Ms. Steager believes that home-canned products are less expensive and healthier and that making them isn't as hard as her students probably think.

"I want to take the stigma away," Ms. Steager said.

For the first three days of the week, the students spent their 80-minute class period making each recipe.

Senior Anthony Kaufmann said Monday's jam was hard, but Tuesday's applesauce was dangerous.

"The canning was the hard part," he said. "You had to pour it from a big pot to a little jar, and it made a big mess."

"The boiling apples hit me in the nose," said 10th-grader Justin Mellinger.

Eleventh-grader Matt Walter said he liked operating the apple peeler, corer, slicer.

Matt said he liked the taste of the homemade items, but he wasn't sure that he would attempt to make it again.

"Why would you?" he said. "It costs more to produce it. Unless you have an apple tree."
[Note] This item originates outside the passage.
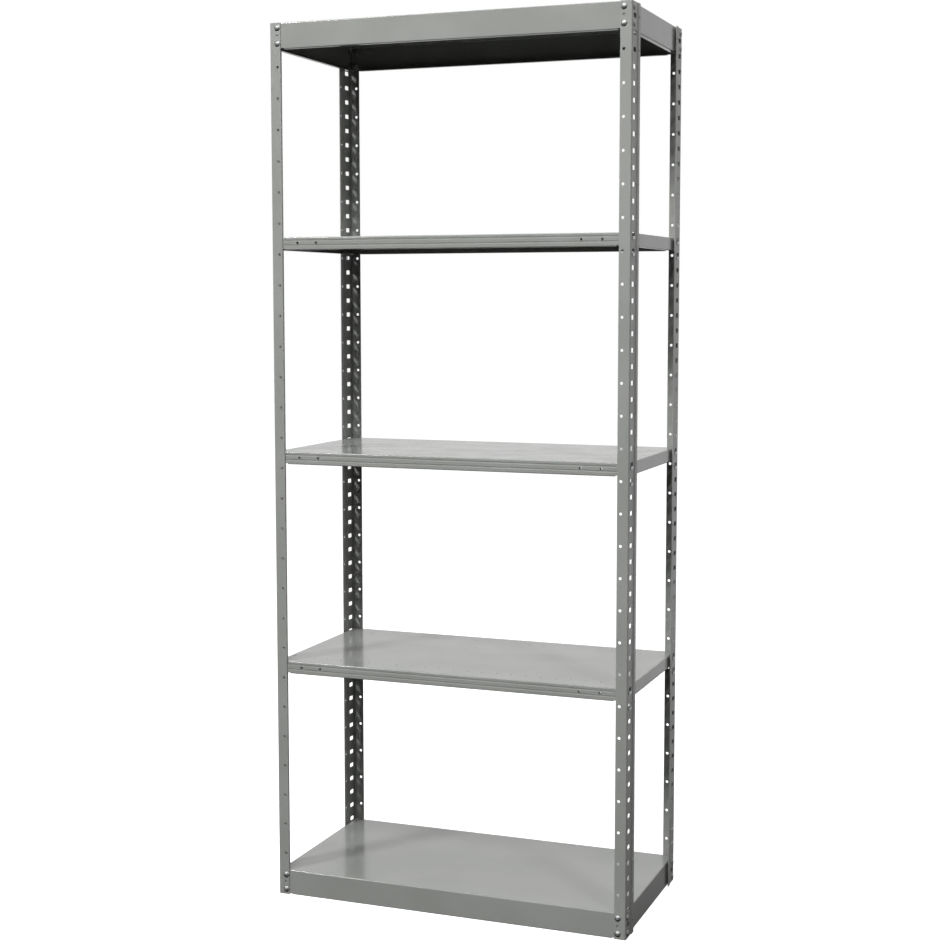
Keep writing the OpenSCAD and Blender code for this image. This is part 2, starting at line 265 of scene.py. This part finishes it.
def studio_floor(name):
    """A pale, softly glowing studio floor."""
    s = Surface(name, metallic=0.0)
    grain = s.fade(s.noise(FLOOR_SCALE, detail=2.0), FLOOR_BAND)
    s.shader.inputs["Roughness"].default_value = FLOOR_ROUGHNESS
    s.shader.inputs["Specular IOR Level"].default_value = 0.0
    s.shader.inputs["Emission Color"].default_value = WHITE
    s.shader.inputs["Emission Strength"].default_value = FLOOR_GLOW
    s.link(s.mix(grain, FLOOR_GREY, FLOOR_PALE), s.shader.inputs["Base Color"])
    return s.material


def paint_nodes():
    """Gives each CAD node its look; a node that isn't listed is a shelf."""
    shelf = enamel("shelf_enamel_look", **SHELF_ENAMEL)
    zinc = bright_zinc("bright_zinc_look")
    looks = {
        "post_": enamel("post_enamel_look", **POST_ENAMEL),
        "bolts_": zinc,
        "nuts_": zinc,
        "clip_": clip_steel("clip_steel_look"),
    }
    for name, thing in nodes.items():
        look = next((m for start, m in looks.items() if name.startswith(start)), shelf)
        for slot in thing.material_slots:
            slot.material = look


# ---------- the studio around the unit ----------

def floor():
    """A square floor just under the unit, which throws no light on it."""
    corners = [(-1, -1), (1, -1), (1, 1), (-1, 1)]
    mesh = bpy.data.meshes.new("studio_floor")
    mesh.from_pydata([(x * FLOOR_HALF, y * FLOOR_HALF, 0) for x, y in corners],
                     [], [(0, 1, 2, 3)])
    plane = bpy.data.objects.new("studio_floor", mesh)
    bpy.context.scene.collection.objects.link(plane)
    plane.data.materials.append(studio_floor("studio_floor_look"))
    plane.location.z = cad_low.z - FLOOR_GAP
    plane.visible_diffuse = False
    plane.visible_glossy = False


def softbox(name, place, aim, size, power):
    """A rectangular soft light at place, turned to aim, size = (width, height)."""
    lamp = bpy.data.lights.new(name, "AREA")
    lamp.shape = "RECTANGLE"
    lamp.size, lamp.size_y = size
    lamp.energy = power
    made = bpy.data.objects.new(name, lamp)
    bpy.context.scene.collection.objects.link(made)
    made.location = place
    made.rotation_euler = (aim - place).to_track_quat("-Z", "Y").to_euler()
    made.visible_camera = False


def lights():
    """The softboxes, all turned to the middle of the unit."""
    for name, place, size, power in LIGHTS:
        softbox(name, Vector(place), middle, size, power)


def surroundings():
    """White to the camera; to the object, a bright sweep behind it, a dimmer room in
    front, and a dark floor line."""
    world = bpy.data.worlds.new("studio_world")
    bpy.context.scene.world = world
    world.use_nodes = True
    tree = world.node_tree
    tree.nodes.clear()
    new = tree.nodes.new
    link = tree.links.new
    coords = new("ShaderNodeTexCoord")
    split = new("ShaderNodeSeparateXYZ")
    link(coords.outputs["Generated"], split.inputs[0])

    def ramp(socket, band, levels):
        made = new("ShaderNodeMapRange")
        made.interpolation_type = "SMOOTHSTEP"
        set_ramp(made, band, levels)
        link(socket, made.inputs["Value"])
        return made.outputs["Result"]

    def background(strength):
        made = new("ShaderNodeBackground")
        made.inputs["Color"].default_value = WHITE
        if isinstance(strength, float):
            made.inputs["Strength"].default_value = strength
        else:
            link(strength, made.inputs["Strength"])
        return made.outputs[0]

    def times(a, b):
        made = new("ShaderNodeMath")
        made.operation = "MULTIPLY"
        link(a, made.inputs[0])
        link(b, made.inputs[1])
        return made.outputs[0]

    def choose(switch, off, on):
        made = new("ShaderNodeMixShader")
        link(switch, made.inputs[0])
        link(off, made.inputs[1])
        link(on, made.inputs[2])
        return made.outputs[0]

    ahead, up = split.outputs["Y"], split.outputs["Z"]
    behind = ramp(ahead, ROOM_TO_SWEEP, (ROOM_LEVEL, SWEEP_LEVEL))
    mirrored = times(behind, ramp(up, FLOOR_LINE, (0.0, 1.0)))
    lighting = times(behind, ramp(up, HORIZON, (0.0, DIFFUSE_SHARE)))
    path = new("ShaderNodeLightPath")
    to_object = choose(path.outputs["Is Glossy Ray"], background(lighting), background(mirrored))
    to_all = choose(path.outputs["Is Camera Ray"], to_object, background(1.0))
    out = new("ShaderNodeOutputWorld")
    link(to_all, out.inputs["Surface"])


def camera():
    """The one camera, level but for its dip and roll."""
    data = bpy.data.cameras.new("camera")
    data.sensor_width = SENSOR
    data.lens = LENS
    data.shift_y = SHIFT_DOWN
    data.clip_end = CLIP_END
    made = bpy.data.objects.new("camera", data)
    bpy.context.scene.collection.objects.link(made)
    made.location = CAMERA_PLACE
    level = math.pi / 2
    made.rotation_euler = Euler((level - CAMERA_DIP, CAMERA_ROLL, CAMERA_TURN), "XYZ")
    bpy.context.scene.camera = made


camera()
paint_nodes()
floor()
lights()
surroundings()
bpy.context.scene.view_settings.view_transform = "Standard"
Ms. Steager disagreed. She purchased a half bushel of Empire apples from Triple "A" Dwarf Acres in Manchester for $24. She figured that would make 16 quarts of applesauce, which is about $1.50 a quart. A quart of store-bought applesauce is close to $3. Organic applesauce is closer to $5 a quart.

But more than saving money, Ms. Steager tried to show her students that their recipes were healthier because they didn't contain high fructose corn syrup and preservatives.

Justin said he ate his jelly and apple butter for breakfast plus two waffles and milk.

"It tastes better when you do it yourself," he said. "And you can take pride in it. If I had the time, I would make it."

Ms. Steager isn't the only educator passing on the benefits of canning -- 4-H Youth Development Coordinator Mary Jo Kraft took her 4-H kids, including some of the urban groups that have their own city garden, through the process of picking and preparing canned goods this summer.

"Canning was a dying art," Ms. Kraft said. "But after 9/11, we became more family-focused. And now with the economic downturn, there is a resurgence and interest in canning and gardening."